O serviço era pesado, mas ninguém reclamava. A maioria via isso como uma chance de fazer algo útil e, quem sabe, sair do buraco. Vi um deles tentando arrancar uma pedra maior do chão, com as mãos pequenas lutando contra a resistência. Me aproximei, achando que talvez ajudar me fizesse bem. Meu corpo precisava se mexer, e minha cabeça precisava de algo pra distrair.
— Deixa que eu te ajudo, moleque — falei, enquanto pegava a pá de um canto.
— Valeu, Alemão — respondeu ele, com um sorriso aliviado.
Comecei a cavar ao redor da pedra. Era bom sentir o corpo em movimento, fazer algo que exigisse força física em vez de deixar minha mente girando em círculos. Aos poucos, outros garotos vieram ajudar, até que a pedra finalmente saiu do lugar.
— Tá vendo? Em equipe é mais fácil — disse eu, deixando a pá de lado.
Eles riram e voltaram ao trabalho, pintando os bancos, varrendo a praça e ajeitando as plantas que Dona Cida trouxe do quintal dela.
Fiquei ali por um tempo, ajudando no que dava, pegando um banco aqui, movendo uma pedra ali. Não era muito, mas pelo menos tirava a sensação de inutilidade que vinha me perseguindo nos últimos dias. O morro era cheio de problemas, mas também tinha esses momentos de simplicidade, de gente se esforçando pra melhorar o que tinha.
Quando terminei, sentei num canto da praça, respirando fundo e sentindo o cansaço no corpo. Um dos garotos trouxe uma garrafa d'água e dividiu comigo.
— Valeu, Alemão. Se você não tivesse ajudado, a gente ainda tava lá tentando arrancar aquela pedra.
Dei de ombros, bebendo a água.
— Não foi nada. Vocês que tão fazendo o trabalho de verdade.
Fiquei ali por mais um tempo, observando os garotos terminarem o serviço.
Um dos garotos se aproximou, meio tímido, mas decidido.

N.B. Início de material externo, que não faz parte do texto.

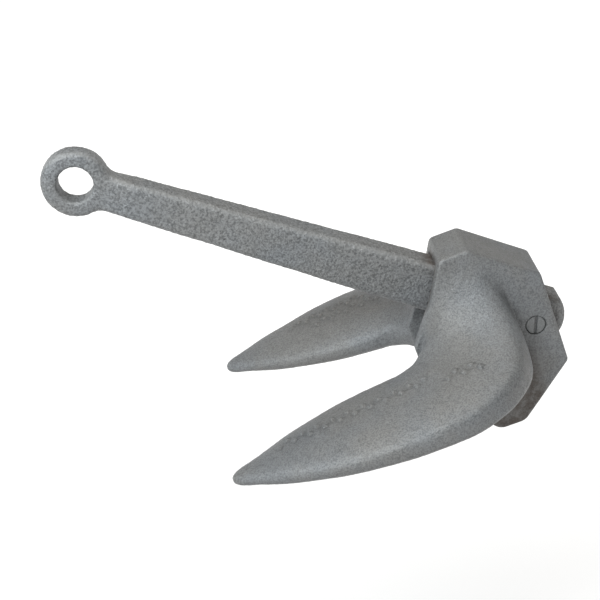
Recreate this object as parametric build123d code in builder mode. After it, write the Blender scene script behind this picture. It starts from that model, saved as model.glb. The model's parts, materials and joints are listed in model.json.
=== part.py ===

— O Capitão disse que tu é bom de matemática.
Dei um sorriso ..
— Sou, excelente. Por quê?
— Podia dar aula de reforço pra gente. Tem uns querendo fazer o vestibular, o Enem. Vai ter curso de contabilidade no instituto federal lá do asfalto, mas eu sou ru.im de conta. Sei o básico, mas fração, equação e essas paradas me quebram.
Olhei para ele, avaliando a seriedade no pedido. Era uma coisa que eu não esperava, mas ao mesmo tempo fazia sentido. Esses moleques tinham ambição, queriam estudar, isso era muito pelo capitão que não permitia que os garotos usassem drog@as no comando dele, o negócios do capitão eram maiores do que viciar garotos.
— Monte um grupo — comecei, já pensando em como organizar. — Na verdade, divida o grupo em dois lotes. Um pra quem tem de 12 a 15 anos e outro pra quem tem 16 pra cima.
Ele escutava com atenção, acenando com a cabeça.
— Ofereço as aulas na casa vazia do Tenente. Avisa os outros, mas tem que fazer a lista direito pra organizar. Eu compro o material, mas quem fizer bagunça ou aparecer fumando, coloco pra fora na hora.
Os olhos dele brilharam. Ele parecia surpreso com minha resposta, como se não esperasse que eu realmente fosse topar.
— Valeu, Alemão! Vou organizar isso hoje mesmo. Vou falar com a galera... e não vou fumar, não.
Dei um leve aceno e vi ele sair correndo, empolgado. Fiquei pensando na cena. Nunca imaginei que acabaria dando aula pra molecada. Mas talvez fosse isso que eles precisassem. E, pra ser honesto, talvez fosse isso que eu precisasse também. Um motivo pra colocar minha mente em algo produtivo, um respiro no meio da escuridão que me seguia.
Levantei e fui embora, mas caminhei para fora do morro, precisava vê-la.